[start Records supplied]
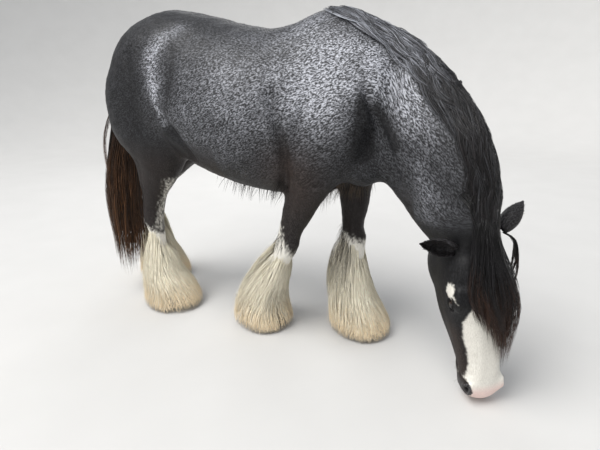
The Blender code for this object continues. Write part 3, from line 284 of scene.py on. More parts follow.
[end Records supplied]
[start Records supplied]
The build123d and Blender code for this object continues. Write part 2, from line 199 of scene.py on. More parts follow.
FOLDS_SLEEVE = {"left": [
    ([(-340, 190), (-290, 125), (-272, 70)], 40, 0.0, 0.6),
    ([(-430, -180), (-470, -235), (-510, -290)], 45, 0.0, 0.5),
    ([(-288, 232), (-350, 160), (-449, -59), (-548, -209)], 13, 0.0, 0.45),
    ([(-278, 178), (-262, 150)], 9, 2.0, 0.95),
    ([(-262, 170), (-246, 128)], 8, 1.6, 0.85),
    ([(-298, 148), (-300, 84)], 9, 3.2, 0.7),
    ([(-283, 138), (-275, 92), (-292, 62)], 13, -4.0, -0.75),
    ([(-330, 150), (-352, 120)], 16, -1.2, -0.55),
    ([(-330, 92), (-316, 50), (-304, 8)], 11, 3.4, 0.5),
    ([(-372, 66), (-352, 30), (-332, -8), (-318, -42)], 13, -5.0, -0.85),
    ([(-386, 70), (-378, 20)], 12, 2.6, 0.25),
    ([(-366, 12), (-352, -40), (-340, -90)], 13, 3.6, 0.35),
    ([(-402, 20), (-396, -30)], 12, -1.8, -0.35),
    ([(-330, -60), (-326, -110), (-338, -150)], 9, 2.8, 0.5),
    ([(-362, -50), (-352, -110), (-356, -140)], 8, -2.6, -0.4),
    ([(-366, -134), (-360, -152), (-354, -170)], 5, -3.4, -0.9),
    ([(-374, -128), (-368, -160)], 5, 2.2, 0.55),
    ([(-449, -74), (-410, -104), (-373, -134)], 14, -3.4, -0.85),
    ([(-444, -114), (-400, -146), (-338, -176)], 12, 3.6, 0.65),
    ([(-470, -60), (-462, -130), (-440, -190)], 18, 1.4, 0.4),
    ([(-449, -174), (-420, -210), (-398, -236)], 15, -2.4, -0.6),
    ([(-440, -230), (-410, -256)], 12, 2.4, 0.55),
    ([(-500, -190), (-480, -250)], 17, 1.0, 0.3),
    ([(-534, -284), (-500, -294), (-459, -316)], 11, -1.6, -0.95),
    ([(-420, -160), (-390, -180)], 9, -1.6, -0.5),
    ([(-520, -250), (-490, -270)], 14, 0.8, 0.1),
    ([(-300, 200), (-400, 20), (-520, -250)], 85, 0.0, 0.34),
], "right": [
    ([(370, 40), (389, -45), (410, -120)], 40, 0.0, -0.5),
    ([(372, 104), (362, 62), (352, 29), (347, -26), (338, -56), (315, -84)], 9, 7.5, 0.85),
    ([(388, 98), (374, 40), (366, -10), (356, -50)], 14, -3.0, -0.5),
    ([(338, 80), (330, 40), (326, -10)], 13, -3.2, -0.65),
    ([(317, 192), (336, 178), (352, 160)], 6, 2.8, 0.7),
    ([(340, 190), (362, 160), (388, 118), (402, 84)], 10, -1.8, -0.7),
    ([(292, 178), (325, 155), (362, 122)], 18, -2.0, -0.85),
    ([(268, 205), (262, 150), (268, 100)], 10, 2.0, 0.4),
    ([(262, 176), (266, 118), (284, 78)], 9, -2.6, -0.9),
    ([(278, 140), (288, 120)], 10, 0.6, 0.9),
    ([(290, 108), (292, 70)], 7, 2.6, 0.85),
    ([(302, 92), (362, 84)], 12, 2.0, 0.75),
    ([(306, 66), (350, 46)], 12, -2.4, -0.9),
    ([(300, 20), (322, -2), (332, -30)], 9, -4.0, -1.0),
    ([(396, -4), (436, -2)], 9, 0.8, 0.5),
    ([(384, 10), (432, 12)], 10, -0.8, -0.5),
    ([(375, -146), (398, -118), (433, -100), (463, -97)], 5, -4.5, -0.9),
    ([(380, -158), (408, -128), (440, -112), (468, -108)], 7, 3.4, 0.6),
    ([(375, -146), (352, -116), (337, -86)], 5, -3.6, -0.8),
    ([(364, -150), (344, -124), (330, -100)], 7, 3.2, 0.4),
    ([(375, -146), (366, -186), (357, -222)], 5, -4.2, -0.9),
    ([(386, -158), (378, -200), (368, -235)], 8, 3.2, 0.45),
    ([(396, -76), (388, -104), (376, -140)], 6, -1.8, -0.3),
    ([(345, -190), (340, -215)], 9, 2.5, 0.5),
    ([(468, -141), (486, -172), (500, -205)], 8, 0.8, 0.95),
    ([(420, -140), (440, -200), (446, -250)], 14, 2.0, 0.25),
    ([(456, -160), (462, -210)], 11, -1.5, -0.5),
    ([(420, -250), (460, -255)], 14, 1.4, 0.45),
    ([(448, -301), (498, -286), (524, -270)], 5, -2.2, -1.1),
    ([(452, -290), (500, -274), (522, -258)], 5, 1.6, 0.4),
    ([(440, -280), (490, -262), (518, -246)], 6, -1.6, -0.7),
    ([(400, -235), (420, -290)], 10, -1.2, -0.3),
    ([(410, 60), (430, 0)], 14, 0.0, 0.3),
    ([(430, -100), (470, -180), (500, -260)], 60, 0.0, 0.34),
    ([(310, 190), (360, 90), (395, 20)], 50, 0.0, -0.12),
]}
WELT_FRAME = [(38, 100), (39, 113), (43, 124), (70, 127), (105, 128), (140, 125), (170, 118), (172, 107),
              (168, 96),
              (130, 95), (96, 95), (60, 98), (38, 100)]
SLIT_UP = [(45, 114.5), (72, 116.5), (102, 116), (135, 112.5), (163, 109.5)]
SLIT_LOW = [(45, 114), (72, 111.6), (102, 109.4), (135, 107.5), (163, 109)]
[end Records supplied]
## Written problem
How many lines in the records hold the string "part"? Reply with the number alone.

## Written answer
2